Will Halving Increase Bitcoin Price?
1. What is Bitcoin Halving?
Bitcoin halving is an event that occurs approximately every four years or every 210,000 blocks. During this event, the reward that miners receive for adding a new block to the Bitcoin blockchain is cut in half. Initially, miners received 50 BTC per block, but this reward has been reduced through multiple halvings. As of the latest halving in May 2020, the reward is 6.25 BTC per block.
The purpose of halving is to control Bitcoin's inflation rate and ensure a capped supply of 21 million bitcoins. This built-in mechanism is designed to reduce the rate at which new bitcoins are introduced into the system, thereby maintaining scarcity and potentially increasing value over time.
2. Historical Impact of Bitcoin Halvings
To assess whether halving typically leads to an increase in Bitcoin’s price, we can analyze historical data from previous halving events.
First Halving (2012): Bitcoin’s first halving took place on November 28, 2012, reducing the block reward from 50 BTC to 25 BTC. In the months following this event, Bitcoin’s price saw a significant increase, rising from around $12 to over $1,000 by November 2013. This surge was attributed to the reduced supply of new bitcoins and increasing demand.
Second Halving (2016): The second halving occurred on July 9, 2016, reducing the reward to 12.5 BTC. Following this halving, Bitcoin's price rose from around $650 to nearly $20,000 by December 2017. This period saw an unprecedented bull run, driven by speculative interest, growing adoption, and the continued reduction in new Bitcoin supply.
Third Halving (2020): The third halving happened on May 11, 2020, cutting the reward to 6.25 BTC. In the year following this event, Bitcoin’s price experienced significant volatility but ultimately reached new all-time highs, surpassing $60,000 in April 2021. The increase in price was attributed to a combination of reduced supply, institutional interest, and macroeconomic factors.
3. Economic Principles Behind Bitcoin Halving
The core economic principle behind Bitcoin halving is supply and demand.

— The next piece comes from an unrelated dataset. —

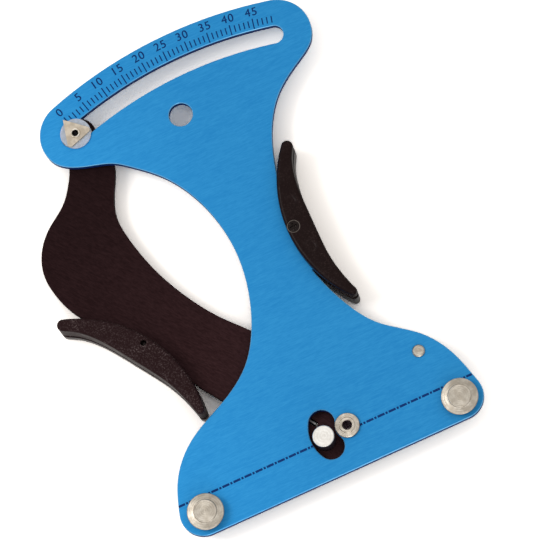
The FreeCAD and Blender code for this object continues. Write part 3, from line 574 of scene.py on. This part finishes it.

By reducing the rate at which new bitcoins are created, halving events increase scarcity. In a supply-constrained market, if demand remains steady or grows, the price typically rises. This is consistent with basic economic theory where a reduced supply of an asset, assuming constant or increasing demand, leads to an increase in price.
4. Market Sentiment and Speculation
Market sentiment and speculation play a significant role in the price movements of Bitcoin around halving events. Traders and investors often anticipate price increases due to historical trends and buy in advance of the halving. This speculative activity can drive up the price in the lead-up to the event, creating a self-fulfilling prophecy.
5. External Factors Influencing Bitcoin Price
While halving can influence Bitcoin's price, it is not the only factor. External influences such as regulatory news, macroeconomic conditions, technological advancements, and broader financial markets can impact Bitcoin's price. For instance, institutional adoption, global economic uncertainty, and advancements in blockchain technology can contribute to price movements independently of halving events.
6. Future Outlook
Looking ahead, Bitcoin's future halvings will continue to reduce the block reward, further tightening the supply of new bitcoins. This ongoing reduction in supply, combined with increasing global interest and adoption, could potentially lead to higher prices. However, it is important to consider that past performance is not always indicative of future results. Market dynamics, technological developments, and regulatory changes will all play a role in shaping Bitcoin's price trajectory.
In conclusion, while Bitcoin halving has historically been associated with price increases, it is not a guarantee. The impact of halving on Bitcoin’s price is influenced by a combination of supply dynamics, market sentiment, and external factors. Investors should be aware of these variables and approach Bitcoin investment with a well-informed strategy.